Para atingir esses objetivos, no entanto, a equipe econômica precisará atender a um pleito dos investidores: aumentar a taxa interna de retorno (conhecida como TIR) dos projetos. No governo Dilma Rousseff, a TIR foi achatada e acabou inviabilizando alguns leilões de rodovias. Em outras rodadas, a participação generosa do BNDES com empréstimos a juros subsidiados compensava esse lucro menor, mas gerava um custo aos cofres públicos. Agora, no governo Temer, a tendência é de que o BNDES tenha um papel mais discreto, o que demandará uma TIR maior. “O investidor que antes olhava taxas de retorno de 15% hoje miram em 20% a 25%”, diz Matsui.
O atual cenário global tem características que jogam contra e a favor do Brasil. De positivo, há trilhões de dólares aplicados a juros negativos nas economias desenvolvidas que podem ser convertidos em investimentos financeiros e produtivos no País. Por outro lado, os recursos destinados a infraestrutura em países emergentes vêm caindo nos últimos três anos, segundo dados do Banco Mundial. “Devido ao baixo crescimento econômico, a América Latina está perdendo muito espaço”, diz Luís Afonso Lima, presidente da Sociedade Brasileira de Estudos de Empresas Transnacionais e Globalização Econômica (Sobeet). “No caso do Brasil, a insegurança política também atrapalhou.” Com a derrocada da economia no governo Dilma, a partir de 2014, o País caiu da 5ª para a 12ª posição no ranking das nações que mais atraem investimentos.

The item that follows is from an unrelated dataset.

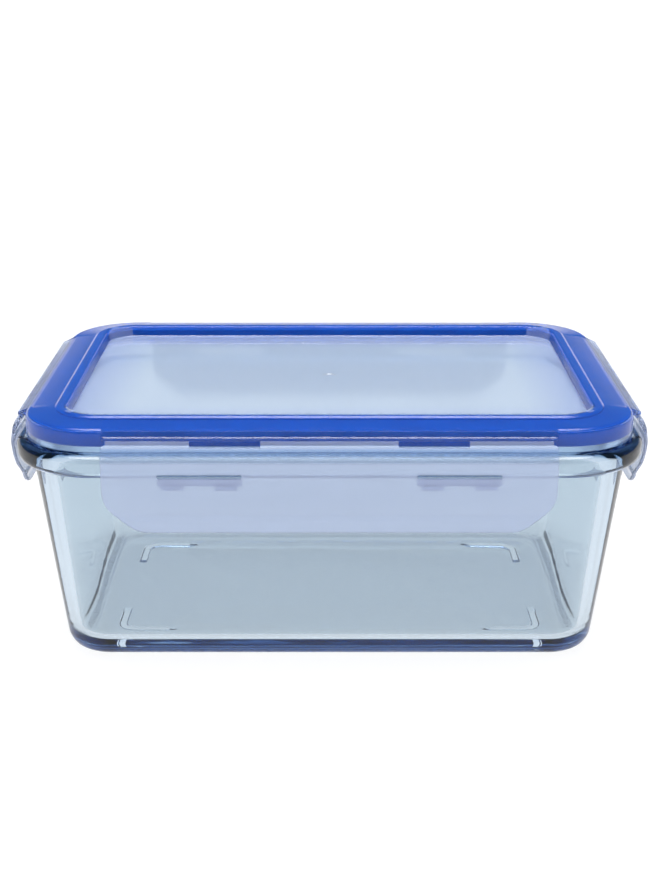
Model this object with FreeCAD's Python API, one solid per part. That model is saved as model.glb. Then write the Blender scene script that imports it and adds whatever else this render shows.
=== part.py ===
import FreeCAD, Part
import math
import os

# Rectangular glass food container with a clip-on lid. Millimetres, +Z up, origin on the
# surface it stands on, under the middle. +X runs along the length and -Y is the front.
#
# "Ring line" below is the outer edge of the lid's flat rim: a rounded rectangle that the
# lid, the gasket and the glass rim all follow. A profile point is (out, z): how far it
# lies outside the ring line, and its height. The rim's top rises inwards by RING_SLOPE.

V = FreeCAD.Vector

# Driving dimensions
RING_HALF_X = 110.0
RING_HALF_Y = 78.0
RING_CORNER_R = 25.6
RING_TOP_Z = 96.0
RING_SLOPE = 0.094

FOOT_HEIGHT = 1.0
BASE_HALF_X = 100.3
BASE_HALF_Y = 68.3
BASE_CORNER_R = 17.0
BASE_EDGE_R = 7.5
FLOOR_Z = 6.6
FLOOR_INSET = 4.4
FLOOR_EDGE_R = 6.5
WALL_TOP_Z = 76.9
WALL_TOP_OUT = 0.1
BEAD_OUT = 6.1
BEAD_TOP_Z = 86.6
LIP_OUTER = -0.8
LIP_INNER = -5.9
LIP_TOP_Z = 91.4
LIP_EDGE_R = 1.6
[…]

Enquanto estiveram no G20, o presidente Temer e o ministro Meirelles continuaram monitorando e comentando os assuntos nacionais. Na pauta, as manifestações contra o governo e a tramitação de projetos do ajuste fiscal. “Uma ambiciosa agenda de reformas estruturais está em curso para elevar a produtividade da economia”, disse o presidente a empresários chineses. De volta ao Brasil, na terça-feira 6, a cúpula do Planalto retomou as articulações com a base parlamentar para garantir o avanço das propostas. Além disso, o governo prometeu enviar a proposta de reforma da previdência antes das eleições municipais (leia reportagem aqui). Na noite da quinta-feira 8, o Senado Federal proporcionou boas notícias ao governo.
Promulgou a Emenda Constitucional que prorroga a desvinculação das receitas da União, a chamada DRU, e aprovou a reforma administrativa, que havia sido determinada pelo presidente Temer nos primeiros dias de interinidade, reduzindo de 39 para 24 o número de ministérios. A equipe econômica acredita que os ajustes avançarão rapidamente e, consequentemente, impulsionarão os índices de confiança de consumidores e empresários. Na própria quinta-feira, numa demonstração de que os estrangeiros estão de olhos abertos a boas oportunidades, o presidente da petroleira norueguesa Statoil, Eldar Saetre, se reuniu com Temer e cravou: “Queremos ampliar nossos negócios e investir mais no Brasil.” É só o jogo político não atrapalhar a economia.